The Indian rupee has fallen to its lowest in 2019 so far against the United States dollar. Outflow from the Indian capital market, a broad dollar index strength and a weaker Indian stock markets has led to a slump in the rupee.
On Thursday, the rupee opened at 71.55 and collapsed to 71.98 before ending the day at 71.55 against the United States dollar. Thursday was not a good day for the Indian rupee and stock markets as both had a horrendous run. Sensex deflated by 600 points.
The selling trend of FPIs has affected the rupee severely. The FPI outflow has nearly been USD 3 billion from the Indian capital market in the last two months. The FPIs are citing higher taxation to be an added burden and are not finding the Indian capital market attractive.

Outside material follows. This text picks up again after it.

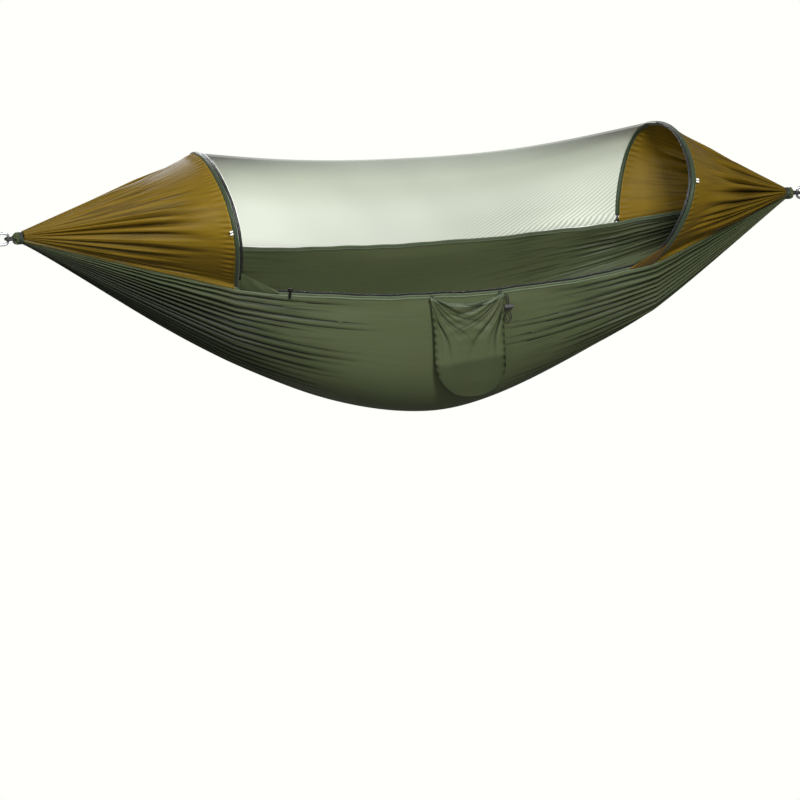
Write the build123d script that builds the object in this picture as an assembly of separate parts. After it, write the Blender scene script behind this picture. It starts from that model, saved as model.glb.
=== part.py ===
"""Camping hammock with two standing hoops, end canopies and a mosquito net, hung by two carabiners.

Millimetres, +Z up, +X along the hammock from the left carabiner to the right one, -Y the open side.
The origin is where the left hanging strap bears, inside the outer bow of the left carabiner.
Stations along the hammock are measured from the middle of the cloth and placed by along().
"""

from build123d import *
import os
from math import asin, atan, cos, degrees, pi, radians, sin, sqrt, tan

# ---- driving dimensions ------------------------------------------------------------------------
LEFT, RIGHT, NEAR, FAR = -1, 1, -1, 1

CLOTH_END = 1235.0  # station where the gathered cloth reaches its neck, each side
NECK_R = 17.0  # radius of the gathered neck
BUNDLE_L = 27.0  # length of the ruffled end outside the neck

KEEL_SAG = 626.0  # lowest point of the bed under the hanging line
KEEL_S = 40.0  # its station
KEEL_POWER = {LEFT: 1.107, RIGHT: 1.094}
KEEL_SLOPE = {LEFT: 0.304, RIGHT: 0.667}  # share of straight slope in the keel's curve
KEEL_ROUND = 0.15  # how far the straight slopes are rounded into each other

HOOP_S = {LEFT: -612.0, RIGHT: 746.0}  # stations of the hoop feet
HOOP_LEAN = {LEFT: 8.9, RIGHT: 16.8}  # outward lean from upright, degrees
FOOT_Z = -118.0  # height of the hoop feet, the fold axis
FOOT_HALF = 195.0  # half the distance between the two feet of a hoop
HOOP_OUTLINE = {  # half of each hoop, foot to crown, as its own canopy bows the pole
    LEFT: [(FOOT_HALF, 0), (250, 70), (290, 146), (286, 220), (242, 276), (162, 311), (54, 333)],
    RIGHT: [(FOOT_HALF, 0), (236, 42), (277, 113), (298, 196), (277, 272), (210, 322), (108, 355), (34, 365)],
}

RIM_DROP = 13.0  # rim under the hoop feet
RIM_SAG = 47.0  # extra sag of the rim at mid span
RIM_HALF_MID = 245.0  # half opening at mid span
WALL = 3.0  # thickness of the bed cloth as a closed solid
HEM_DEPTH, HEM_T = 12.0, 5.0
GAP = 0.3  # clearance between neighbouring soft pieces
BED_SEGMENTS, BED_BOX, BED_BULGE = 14, 0.8, 0.35
SPAN_STEPS = 10  # cloth sections between the hoops
CANOPY_T, NET_T = 2.4, 1.6

POLE_R, POLE_BORE, FERRULE_R, FERRULE_L = 4.0, 2.0, 5.2, 36.0
SLEEVE_R, SLEEVE_BORE = 7.5, 6.4
SHOCK_CORD_R = 1.4
TAG_SHARE = {LEFT: 0.2, RIGHT: 0.265}
TAG_W, TAG_L, TAG_T, TAG_PITCH, TAG_OUT, TAG_OUTBOARD = 5.0, 10.0, 1.2, 8.0, 6.0, 12.0
BALL_R, TIP_NECK_R, TIP_SOCKET_R = 5.0, 3.2, 6.2
TIP_NECK_END, TIP_END, POLE_START, SLEEVE_START = 14.0, 30.0, 18.0, 31.0
CUP_BORE, CUP_R, CUP_TOP = 5.3, 8.4, -4.4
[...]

Nirmala Sitharaman, the Finance Minister of India, increased the surcharge on the super-rich and FPIs registered as trusts and associations in the Union Budget 2019-20. Finance Minister later clarified that there are no plans of reducing the tax for any reason and this move wreaked havoc and FPIs started pulling out from the Indian markets.
The Indian equity markets are not faring well either as both Sensex and Nifty have plummeted since July 2019. Indian markets were touted to breach record levels post-July 2019, but they have gone in the other direction.
Also, fluctuating oil prices have weighed in on the Indian national rupee. A drop in the United States dollar has caused the oil prices to shoot above USD 60 a barrel. A rise in oil prices often lead to the trade deficit and adversely affects the rupee.
Apart from that, global factors such as the Sino-American trade war and unrest in Hong Kong and Argentina have added to the woes of the Indian rupee. The Chinese yuan has touched its 11 years low against the USD on the back of fresh duties and tariffs imposed by the US government on the Chinese products.